Wraparound scope. Breakfast club is clearly published; after-school provision beyond specific clubs is less clear from published information. If you need regular childcare past the end of the day, ask directly what is currently available.
This is a small infant school for local families who want an accessible, town-based Reception to Year 2 option, with structured early reading programmes and outdoor learning as part of the offer. It suits families who are comfortable engaging with a school that is rebuilding consistency in curriculum, behaviour and attendance, and who value clear communication about improvement priorities. The main challenge is not the age range or the community setting, it is weighing the reality of special measures against the practical convenience of a local infant school and the school’s capacity to improve at pace.

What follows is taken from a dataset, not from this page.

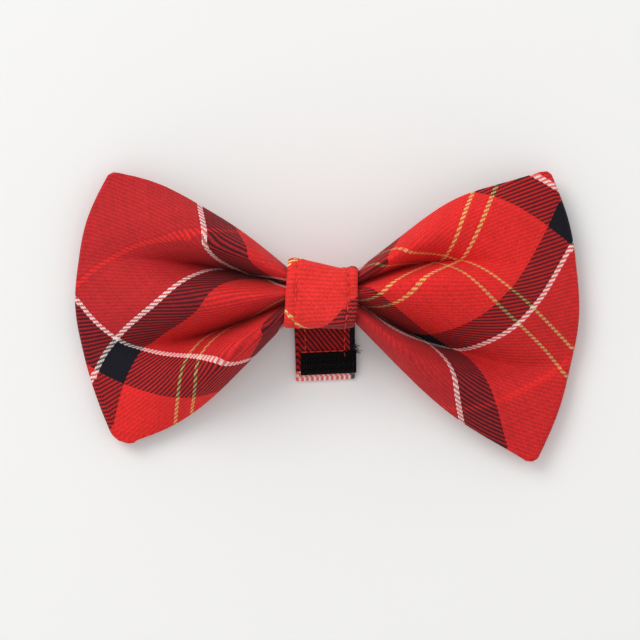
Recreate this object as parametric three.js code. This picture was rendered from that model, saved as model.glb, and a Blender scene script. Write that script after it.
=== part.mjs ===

The most recent graded inspection (June 2023) judged the school Inadequate overall, and a monitoring visit in September 2024 stated that the school remained Inadequate and required special measures. In practical terms, this is a school where children can feel safe and supported, but where curriculum consistency, phonics delivery, behaviour routines and attendance improvement are central priorities.
Reception applications are made through the local authority’s coordinated admissions process. The school’s admissions page states a closing date of 15 January 2026 for the normal admissions round for September 2026 entry, and the local authority timetable indicates primary offers are made on 16 April (or the next working day).
In the latest available admissions snapshot, Reception entry is oversubscribed, with 24 applications for 14 offers. This suggests competition for places, so it is sensible to submit an on-time application and include realistic alternative preferences.
Breakfast club is published as running daily from 8am, at £1 per day. The school also advertises a weekly after-school Multi-Skills Club on Thursdays from 3:15 to 4:15. Families who need regular childcare beyond specific clubs should ask what is currently available.